§ SUPPLIED MATERIAL:

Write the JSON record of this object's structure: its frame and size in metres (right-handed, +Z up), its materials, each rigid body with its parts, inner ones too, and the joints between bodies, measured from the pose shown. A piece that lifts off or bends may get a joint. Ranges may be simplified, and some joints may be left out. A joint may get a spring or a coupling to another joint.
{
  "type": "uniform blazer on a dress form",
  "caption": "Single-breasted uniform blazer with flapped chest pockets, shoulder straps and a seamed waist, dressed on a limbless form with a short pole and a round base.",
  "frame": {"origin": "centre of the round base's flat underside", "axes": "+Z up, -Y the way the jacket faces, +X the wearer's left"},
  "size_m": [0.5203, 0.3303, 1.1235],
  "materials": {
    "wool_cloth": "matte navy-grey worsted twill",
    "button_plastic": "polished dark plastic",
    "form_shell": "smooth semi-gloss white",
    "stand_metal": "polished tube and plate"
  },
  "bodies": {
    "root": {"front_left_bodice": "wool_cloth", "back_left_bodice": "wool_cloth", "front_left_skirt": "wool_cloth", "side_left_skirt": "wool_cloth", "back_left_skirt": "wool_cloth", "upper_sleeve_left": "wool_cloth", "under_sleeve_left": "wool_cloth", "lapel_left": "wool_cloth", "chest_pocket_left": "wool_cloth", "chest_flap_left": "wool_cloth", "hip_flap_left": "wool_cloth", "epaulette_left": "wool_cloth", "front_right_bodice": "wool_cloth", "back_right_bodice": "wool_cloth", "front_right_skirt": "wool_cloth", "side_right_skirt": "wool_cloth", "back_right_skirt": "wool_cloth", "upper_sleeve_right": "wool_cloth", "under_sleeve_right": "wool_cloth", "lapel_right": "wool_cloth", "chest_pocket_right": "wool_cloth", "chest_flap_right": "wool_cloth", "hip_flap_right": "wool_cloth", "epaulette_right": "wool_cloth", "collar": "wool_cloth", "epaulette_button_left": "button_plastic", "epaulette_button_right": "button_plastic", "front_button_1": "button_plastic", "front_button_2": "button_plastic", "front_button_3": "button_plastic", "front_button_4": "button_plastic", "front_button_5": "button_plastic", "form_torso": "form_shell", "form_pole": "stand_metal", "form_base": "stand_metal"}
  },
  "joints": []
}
---
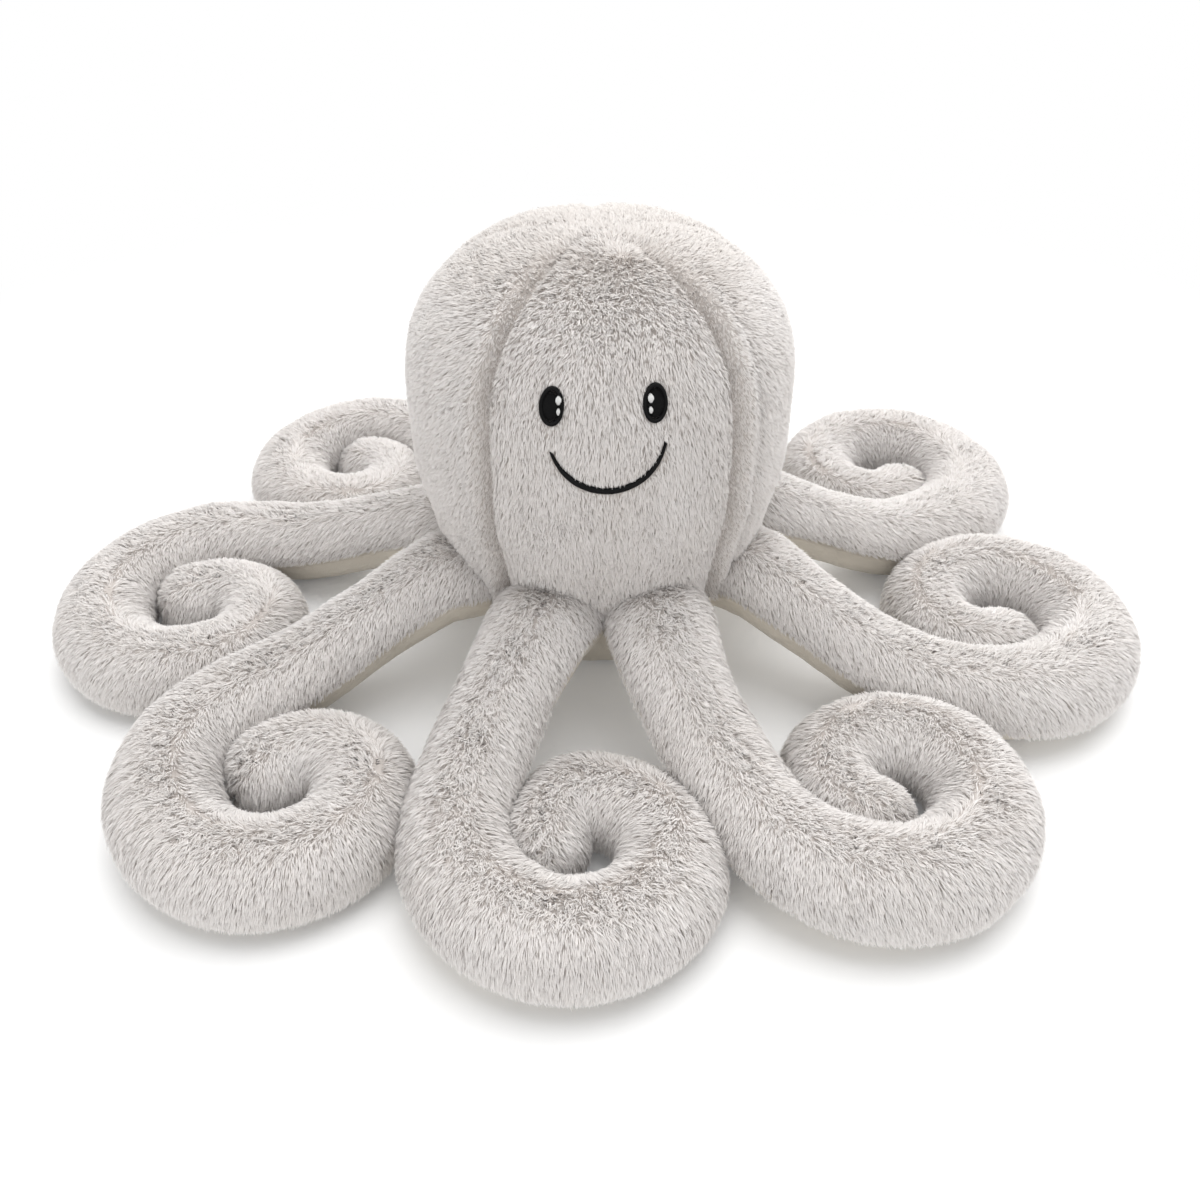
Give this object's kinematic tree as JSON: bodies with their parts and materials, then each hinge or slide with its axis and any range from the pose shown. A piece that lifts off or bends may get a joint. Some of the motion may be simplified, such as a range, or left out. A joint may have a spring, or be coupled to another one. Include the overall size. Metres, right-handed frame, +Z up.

§ SET TASK:
Lines from the records above that hold "bodies" are the ones to list.

§ FULL OUTPUT:
Write the JSON record of this object's structure: its frame and size in metres (right-handed, +Z up), its materials, each rigid body with its parts, inner ones too, and the joints between bodies, measured from the pose shown. A piece that lifts off or bends may get a joint. Ranges may be simplified, and some joints may be left out. A joint may get a spring or a coupling to another joint.
  "bodies": {
Give this object's kinematic tree as JSON: bodies with their parts and materials, then each hinge or slide with its axis and any range from the pose shown. A piece that lifts off or bends may get a joint. Some of the motion may be simplified, such as a range, or left out. A joint may have a spring, or be coupled to another one. Include the overall size. Metres, right-handed frame, +Z up.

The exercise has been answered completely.